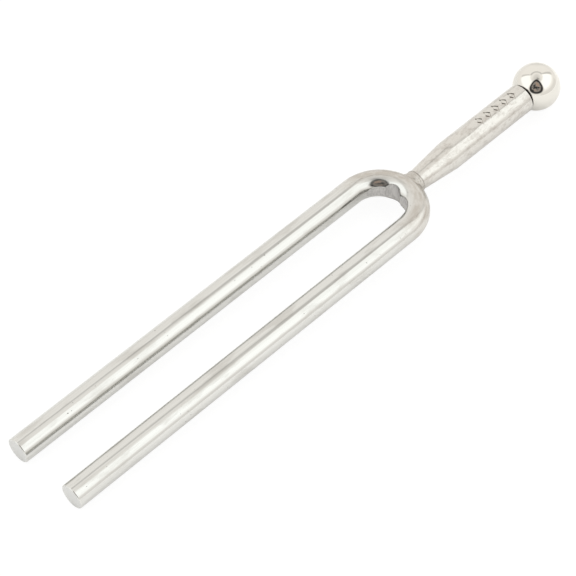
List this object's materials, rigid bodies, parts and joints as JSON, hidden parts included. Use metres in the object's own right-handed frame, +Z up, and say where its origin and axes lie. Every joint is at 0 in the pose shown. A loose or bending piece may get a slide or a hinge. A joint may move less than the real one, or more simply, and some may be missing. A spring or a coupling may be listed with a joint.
{
  "type": "tuning fork",
  "caption": "Slim pitch fork of round steel bar: long parallel tines, a bent crown, a tapered stem with punch marks, and a ball foot that unscrews.",
  "frame": {"origin": "outermost point of the ball foot, on the stem's axis", "axes": "+X along the stem, out through the ball; the tines point along -X; the tines lie side by side along Y; +Z is up when the fork lies flat, and is the face with the punch marks"},
  "size_m": [0.1322, 0.0192, 0.0096],
  "materials": {
    "tine_plating": "bright nickel plate over drawn bar, satin and finely pitted on the bend",
    "stem_plating": "satin nickel plate over a turned and linished stem",
    "ball_plating": "mirror-bright, slightly warm",
    "stud_steel": "plain turned steel"
  },
  "bodies": {
    "fork": {"tine_bar": "tine_plating", "stem": "stem_plating"},
    "stud": {"ball_stud": "stud_steel"},
    "ball": {"foot_ball": "ball_plating"}
  },
  "joints": [
    {"name": "ball_travel", "type": "slide", "parent": "fork", "child": "stud", "axis": [1, 0, 0], "range_m": [0, 0.0045]},
    {"name": "ball_turn", "type": "hinge", "parent": "stud", "child": "ball", "pos_m": [-0.00476, 0, 0], "axis": [1, 0, 0], "range_deg": [0, 3240]}
  ],
  "couplings": [
    {"joint": "ball_turn", "follows": "ball_travel", "rad_per_m": 12566}
  ]
}
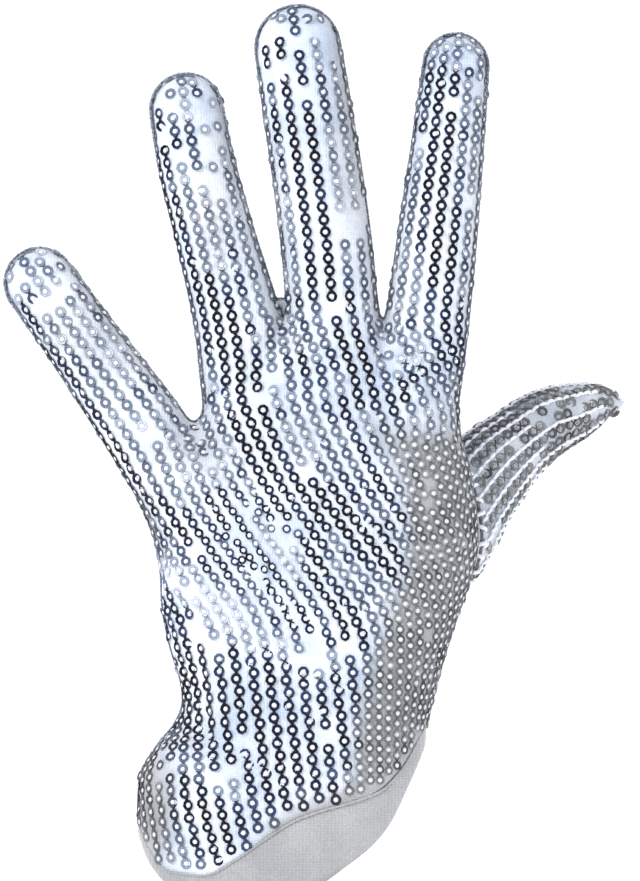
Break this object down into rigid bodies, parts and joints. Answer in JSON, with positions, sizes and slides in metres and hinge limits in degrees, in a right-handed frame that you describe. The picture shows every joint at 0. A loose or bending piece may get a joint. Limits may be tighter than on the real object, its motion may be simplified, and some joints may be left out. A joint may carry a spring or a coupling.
{
  "type": "sequin glove",
  "caption": "Left dress glove of pale stretch cloth sewn all over with rows of small dark cup sequins, kept in its worn form, with a plain knit band at the wrist.",
  "frame": {"origin": "middle of the wrist opening, on the glove's centre line", "axes": "+Z towards the fingertips, +X towards the thumb, -Y out of the back of the glove"},
  "size_m": [0.1702, 0.0723, 0.2373],
  "materials": {
    "sequined_cloth": "pale knit with glossy dark sequins",
    "band_knit": "matte knit"
  },
  "bodies": {
    "root": {"back_panel": "sequined_cloth", "palm_panel": "sequined_cloth", "little_back": "sequined_cloth", "little_palm": "sequined_cloth", "ring_back": "sequined_cloth", "ring_palm": "sequined_cloth", "middle_back": "sequined_cloth", "middle_palm": "sequined_cloth", "index_back": "sequined_cloth", "index_palm": "sequined_cloth", "thumb_back": "sequined_cloth", "thumb_palm": "sequined_cloth", "cuff_band": "band_knit"}
  },
  "joints": []
}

TASK TO COMPLETE:
Repeat every line of the records above exactly.

THE REPLY:
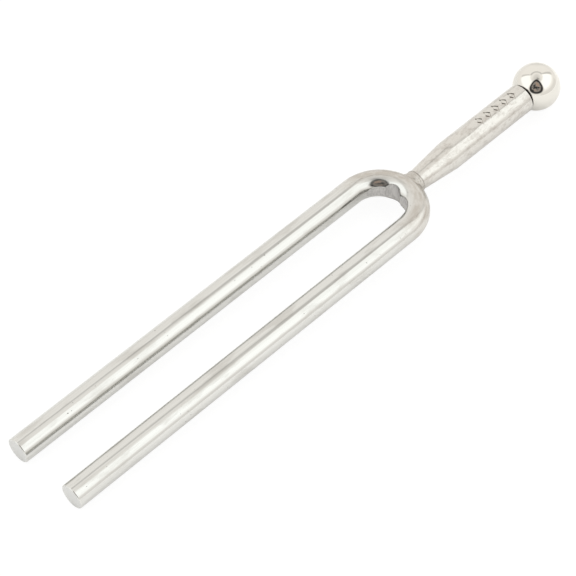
List this object's materials, rigid bodies, parts and joints as JSON, hidden parts included. Use metres in the object's own right-handed frame, +Z up, and say where its origin and axes lie. Every joint is at 0 in the pose shown. A loose or bending piece may get a slide or a hinge. A joint may move less than the real one, or more simply, and some may be missing. A spring or a coupling may be listed with a joint.
{
  "type": "tuning fork",
  "caption": "Slim pitch fork of round steel bar: long parallel tines, a bent crown, a tapered stem with punch marks, and a ball foot that unscrews.",
  "frame": {"origin": "outermost point of the ball foot, on the stem's axis", "axes": "+X along the stem, out through the ball; the tines point along -X; the tines lie side by side along Y; +Z is up when the fork lies flat, and is the face with the punch marks"},
  "size_m": [0.1322, 0.0192, 0.0096],
  "materials": {
    "tine_plating": "bright nickel plate over drawn bar, satin and finely pitted on the bend",
    "stem_plating": "satin nickel plate over a turned and linished stem",
    "ball_plating": "mirror-bright, slightly warm",
    "stud_steel": "plain turned steel"
  },
  "bodies": {
    "fork": {"tine_bar": "tine_plating", "stem": "stem_plating"},
    "stud": {"ball_stud": "stud_steel"},
    "ball": {"foot_ball": "ball_plating"}
  },
  "joints": [
    {"name": "ball_travel", "type": "slide", "parent": "fork", "child": "stud", "axis": [1, 0, 0], "range_m": [0, 0.0045]},
    {"name": "ball_turn", "type": "hinge", "parent": "stud", "child": "ball", "pos_m": [-0.00476, 0, 0], "axis": [1, 0, 0], "range_deg": [0, 3240]}
  ],
  "couplings": [
    {"joint": "ball_turn", "follows": "ball_travel", "rad_per_m": 12566}
  ]
}
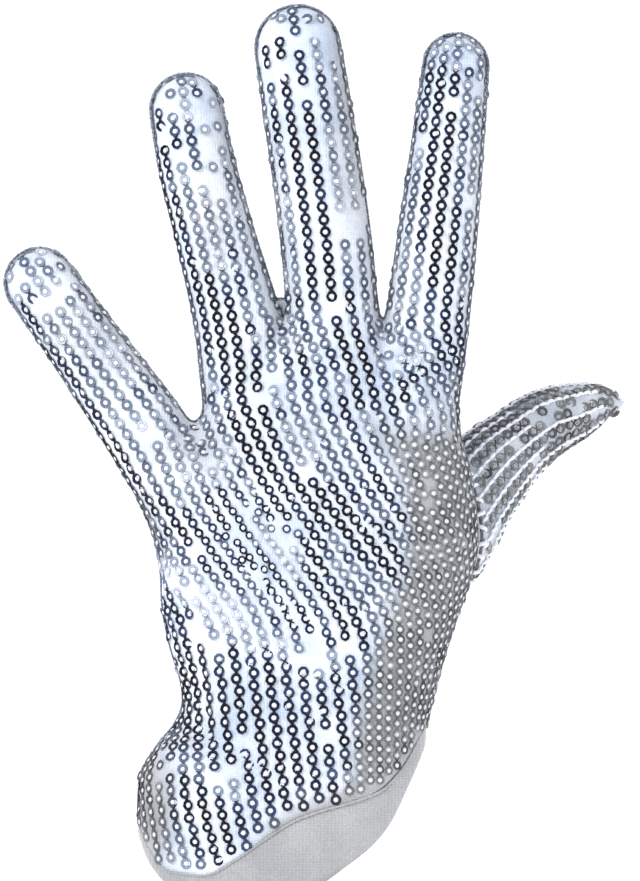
Break this object down into rigid bodies, parts and joints. Answer in JSON, with positions, sizes and slides in metres and hinge limits in degrees, in a right-handed frame that you describe. The picture shows every joint at 0. A loose or bending piece may get a joint. Limits may be tighter than on the real object, its motion may be simplified, and some joints may be left out. A joint may carry a spring or a coupling.
{
  "type": "sequin glove",
  "caption": "Left dress glove of pale stretch cloth sewn all over with rows of small dark cup sequins, kept in its worn form, with a plain knit band at the wrist.",
  "frame": {"origin": "middle of the wrist opening, on the glove's centre line", "axes": "+Z towards the fingertips, +X towards the thumb, -Y out of the back of the glove"},
  "size_m": [0.1702, 0.0723, 0.2373],
  "materials": {
    "sequined_cloth": "pale knit with glossy dark sequins",
    "band_knit": "matte knit"
  },
  "bodies": {
    "root": {"back_panel": "sequined_cloth", "palm_panel": "sequined_cloth", "little_back": "sequined_cloth", "little_palm": "sequined_cloth", "ring_back": "sequined_cloth", "ring_palm": "sequined_cloth", "middle_back": "sequined_cloth", "middle_palm": "sequined_cloth", "index_back": "sequined_cloth", "index_palm": "sequined_cloth", "thumb_back": "sequined_cloth", "thumb_palm": "sequined_cloth", "cuff_band": "band_knit"}
  },
  "joints": []
}